Ömer Turan, « Sharing the Same Fate: Muslims and Jews of the
Balkans », dans Michael Laskier et Yaacov Lev (dir.), The Divergence of Judaism and Islam, Gainesville, University Press
of Florida, 2011, pp. 51-73 :
« Le XIXe siècle a été défini comme l’âge du nationalisme
dans l’histoire européenne. L’idée du nationalisme est née en Europe
occidentale et s’est transportée vers l’Orient. Dans la conception balkanique
du nationalisme, “l’autre” avait un rôle important. Dans le nationalisme
balkanique, “l’autre” était l’Ottoman, et les Juifs étaient leurs partenaires
et ennemis historiques. Les révolutionnaires chrétiens des Balkans percevaient
les musulmans et les juifs comme des menaces contre leur existence. De leur
point de vue, les musulmans représentaient la domination ottomane. Puisque les Juifs étaient volontairement
devenus des sujets de l’Empire ottoman et qu’ils étaient, en conséquence,
protégés par les autorités, les nations chrétiennes des Balkans ont
généralement adopté une politique négative à leur égard. Ils ont associé les
Juifs aux Ottomans [turcs]. Lorsque
les révoltés serbes détruisirent les villes ottomanes en 1804, ils ne
distinguaient pas les juifs des musulmans. Ils ont qualifié les Juifs de
protégés des Turcs et d’espions au service de ces derniers. Pendant la
Révolution grecque [1821-1830], les
révolutionnaires ont placé les Juifs dans la même catégorie que les Turcs, à
savoir les étrangers. Par conséquent, être juif était encore plus dangereux qu’être
turc. » (p. 53)
« Pendant la révolte grecque [toujours
en 1821-1830], dans de nombreux endroits, tels que Chios et Épire, les
Juifs et les Turcs ont coopéré contre les Grecs. Au début de la révolution, en
Moldavie, les Juifs étaient aux côtés des Turcs contre les Grecs. Parce que les
Turcs et les Juifs étaient la cible des chrétiens, Antonios Miaoulis, l’un des
révolutionnaires grecs, a noté que trois
à quatre mille Turcs et Juifs dans la ville assiégée de Nauplie ont été tués
par les Grecs. Les révolutionnaires ont tué environ dix mille Juifs et Turcs lorsqu’ils
sont entrés dans la capitale de la péninsule de Morée [Péloponnèse], Tripoli. Certaines sources affirment que les
Grecs détestaient les Juifs plus qu’ils ne détestaient les Turcs. Lors de l’attaque
de Tripoli, certains Juifs ont offert une grosse somme d’argent à l’armée
grecque pour être libérés. Cependant, comme l’a expliqué le colonel Voutier, “tout
l’argent du monde n’a pas pu les sauver de la colère des Grecs, qui les
détestent plus que les Turcs”. En raison du soutien juif aux Ottomans, les
Grecs d’Odessa ont réagi de la même manière et ont agressé les Juifs locaux. Par
conséquent, de nombreux Juifs, comme les Turcs, se sont échappés vers les
territoires ottomans pour se sauver. […]
Pendant les révoltes bulgares et la guerre ottomano-russe de 1877-1878, les
musulmans et les juifs étaient considérés comme des ennemis à exterminer.
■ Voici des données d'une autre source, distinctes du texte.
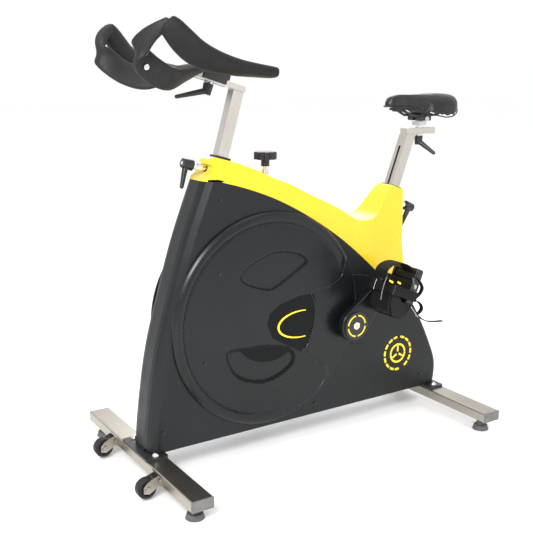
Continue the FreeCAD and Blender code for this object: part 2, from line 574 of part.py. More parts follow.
def hull2(x1, z1, r1, x2, z2, r2, y0, y1):
    d = math.hypot(x2 - x1, z2 - z1)
    th = math.atan2(z2 - z1, x2 - x1)
    a = math.acos((r1 - r2) / d)
    p = [(x1 + r1 * math.cos(th + a), z1 + r1 * math.sin(th + a)), (x2 + r2 * math.cos(th + a), z2 + r2 * math.sin(th + a)),
         (x2 + r2 * math.cos(th - a), z2 + r2 * math.sin(th - a)), (x1 + r1 * math.cos(th - a), z1 + r1 * math.sin(th - a))]
    return fuse([ycyl(x1, z1, r1, y0, y1), ycyl(x2, z2, r2, y0, y1), prism(p, y0, y1)])


belt = hull2(CRANK_X, CRANK_Z, PULLEY_R + 2.6, FLY_X, FLY_Z, PINION_R + 2.6, BELT_Y0 + 0.4, BELT_Y1 - 0.4)
belt = belt.cut(hull2(CRANK_X, CRANK_Z, PULLEY_R + 0.1, FLY_X, FLY_Z, PINION_R + 0.1, BELT_Y0 - 1, BELT_Y1 + 1))
add("drive_belt", belt)

ca = math.radians(CRANK_ANGLE)
ends = {1: (CRANK_X + CRANK_L * math.cos(ca), CRANK_Z + CRANK_L * math.sin(ca)),
        -1: (CRANK_X - CRANK_L * math.cos(ca), CRANK_Z - CRANK_L * math.sin(ca))}
spindles, caps = [], []
for n, k in (("left", 1), ("right", -1)):
    ex, ez = ends[k]
    y0, y1 = (ARM_Y0, ARM_Y1) if k > 0 else (-ARM_Y1, -ARM_Y0)
    arm = hull2(CRANK_X, CRANK_Z, 47, ex, ez, 17, y0, y1)
    yo_ = k * ARM_Y1
    arm = rounded(arm, 5.0, lambda e: abs(e.BoundBox.YMin - yo_) < 0.2 and e.BoundBox.YLength < 0.2)
    arm = arm.cut(ycyl(CRANK_X, CRANK_Z, 10.0, -120, 120)).cut(ycyl(ex, ez, 6.5, -120, 120))
    add("%s_crank_arm" % n, arm)
    caps.append(ycyl(CRANK_X, CRANK_Z, 39.0, min(k * 100.0, k * 103.0), max(k * 100.0, k * 103.0)))
    spindles.append(solid(ycyl(ex, ez, 6.5, min(k * ARM_Y0, k * 206), max(k * ARM_Y0, k * 206))))
add("crank_caps", Part.makeCompound([solid(c) for c in caps]))
add("pedal_spindles", Part.makeCompound(spindles))


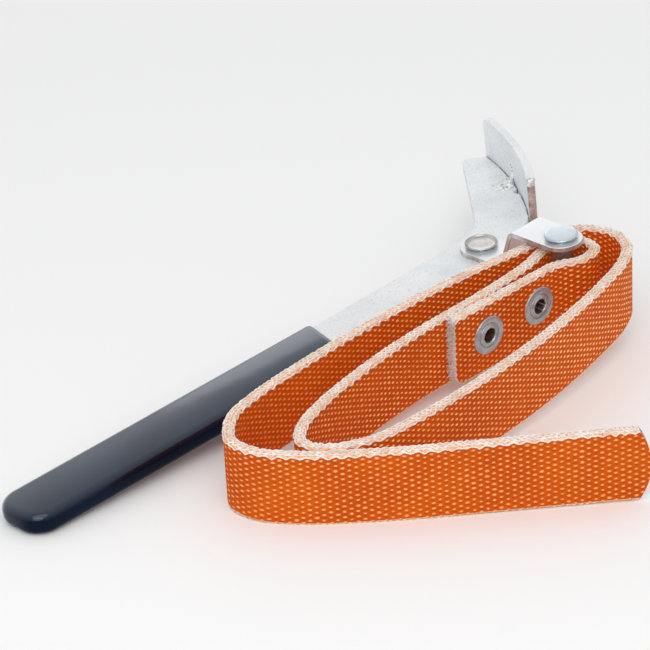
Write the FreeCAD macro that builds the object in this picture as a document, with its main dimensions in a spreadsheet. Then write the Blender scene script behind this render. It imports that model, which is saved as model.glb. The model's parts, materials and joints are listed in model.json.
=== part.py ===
import FreeCAD, Part
import math
import os

import Sketcher

from FreeCAD import Placement, Rotation, Vector

# Strap wrench for oil filters, as it lies on a bench: a pressed steel bar with a hooked head,
# a dipped grip, a curved jaw welded across the head, a pair of cranked links on a pivot rivet,
# and a woven strap that loops round the links' outer pin and comes back through their window.
#
# Two working frames are used, both in millimetres:
#   tool frame   origin at the pivot rivet in the middle of the bar's thickness,
#                X along the bar towards the head, Z out of the bar's face
#   strap frame  origin below the pivot on the plane of the strap's lower edge,
#                X and Y beside the tool frame's, Z across the strap's width
# Each has one placement that lays it on the bench, and every sub-part carries one of the two.

doc = FreeCAD.newDocument("oil_filter_strap_wrench")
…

Surtout pendant la guerre, les Russes et les Bulgares ont commis des atrocités
contre les musulmans et les juifs de Vidin, Nikopol, Ruse, Kazanlik, Stara
Zagora, Kiustendil et Plovdiv. Leurs maisons ont été incendiées et ils ont été
forcés de quitter ce qui était leur patrie depuis des siècles » (p. 55)
Kara Schemsi (Reşit Safvet
Atabinen), Turcs et
Arméniens devant l’histoire, Genève, Imprimerie nationale, 1919, pp.
58-59 et 63 :
« Rapport du commandant de gendarmerie de Van
Lorsque les Russes passèrent la frontière ottomane, les Arméniens de Van,
persuadés que l’occasion qu’ils attendaient depuis si longtemps se enfin, commencèrent
à se soulever et à se livrer à des actes révolutionnaires [dans les premiers mois de 1915]. Exécutant un plan préparé de
longue date, ils attaquèrent les courriers, les voyageurs et les villages
musulmans sans défense, refusèrent les réquisitions et se mirent en embuscade
pour piller les convois de ravitaillement militaires. […]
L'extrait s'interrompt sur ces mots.